News & Research
An emerging solution for people who are challenged by disconnection, which severely impacts their mental health, could be the resurgence of ancient plant medicines such as psilocybin.
Recent research from Imperial College and Kings College in London and Johns Hopkins in the US, are demonstrating that psilocybin along with other psychedelics have a valuable role in the treatment of mental health and combatting addictions, which will revolutionize psychiatry.
In 2018 the FDA granted psilocybin and MDMA the status of a 'breakthrough therapy'. The state of Oregon legalised psilocybin in November 2020 for use in a therapeutic setting which paves the way for other states to follow. This will usher in capital investment in psychedelic therapy and pharmacology to an estimated amount of $2bn over the next year.

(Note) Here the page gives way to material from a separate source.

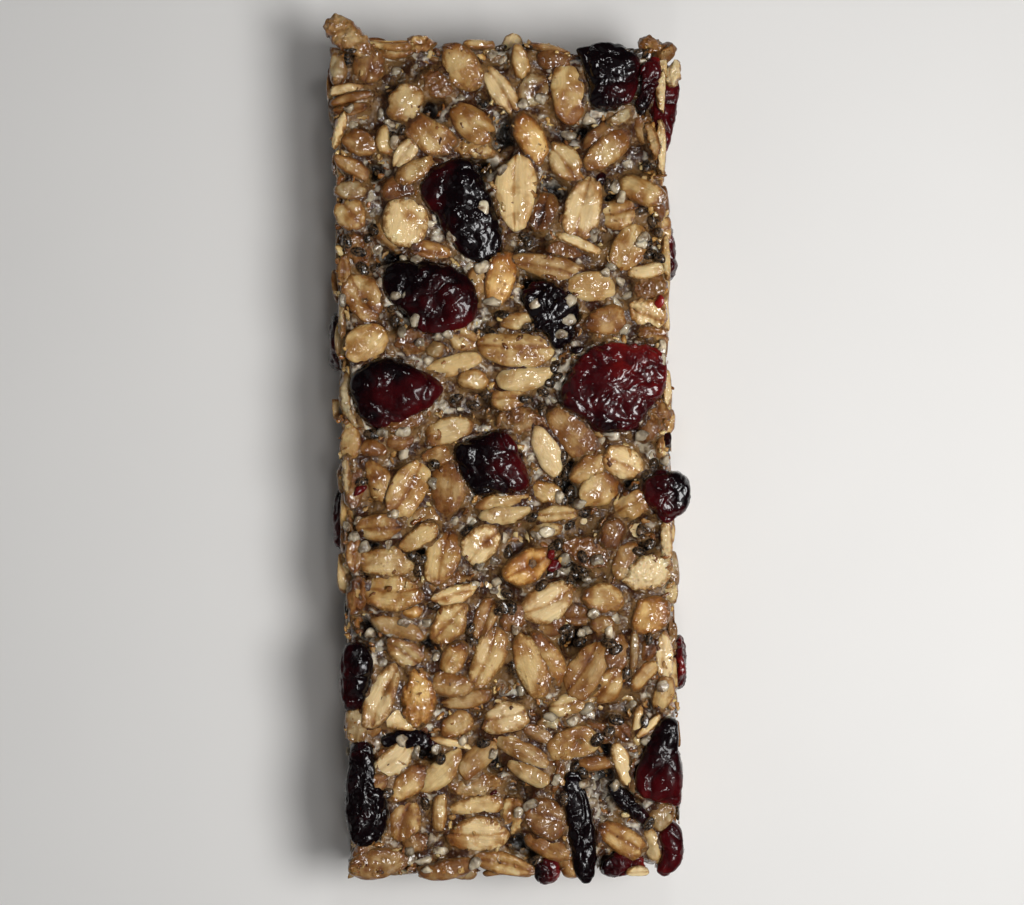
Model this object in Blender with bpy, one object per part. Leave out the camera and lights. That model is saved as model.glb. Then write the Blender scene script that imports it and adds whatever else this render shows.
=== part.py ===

Here in the UK, Imperial College and Kings College have seen amazing results from their trials and the first psychedelic-assisted psychotherapy clinic opens soon in Bristol.
Article by Carhart-Harris:
We can no longer ignore the potential of psychedelic drugs to treat depression
At Imperial College we’ve been comparing psilocybin to conventional antidepressants – and the results are likely to be game-changing.
The impact of successful psychedelic therapy is often one of revelation or epiphany. People speak of witnessing “the bigger picture”, placing things in perspective, accessing deep insight about themselves and the world, releasing pent-up mental pain, feeling emotionally and physically recalibrated, clear-sighted and equanimous.